The SDP Client app running on end-users’ devices has no information about the existence of company resources, much less their location. When the Client initiates a connection request, it provides the end-user’s MFA credentials and the device’s status. Once authenticated and approved, the Access Node and Client connect through an encrypted tunnel. Once the session ends, the Client loses all information about the resource. Any attempt to reconnect requires re-authentication and approval from the Controller.
Unlike traditional VPN technology’s inflexible constraints, Twingate’s SDP solution is ideal for the dynamic environment of modern DevOps teams. Administrators can onboard and offboard end-users with a single click as they join and leave projects. Provisioning the Client is touch-free as end-users follow a consumer-like installation process.
Another advantage of Twingate’s security solution is support for all TCP or UDP traffic. This makes Twingate’s Access Nodes easy to deploy without modifications to resources like AWS-hosted services. No modifications are needed on the end-user’s side either. Device settings do not need to change and the users themselves do not need to change the way they access and use resources.

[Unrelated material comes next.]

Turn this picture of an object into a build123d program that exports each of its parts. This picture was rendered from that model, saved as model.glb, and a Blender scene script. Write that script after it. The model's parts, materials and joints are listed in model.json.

From the end-user’s standpoint, Twingate’s SDP solution is much easier than VPN security. They don’t have to connect to different VPN gateways to access different resources. The SDP Controller evaluates end-users’ permissions and connects them to the specific resources they are allowed to access. And since their connections are not being backhauled by a single VPN gateway, they experience faster connections to AWS and can be more productive.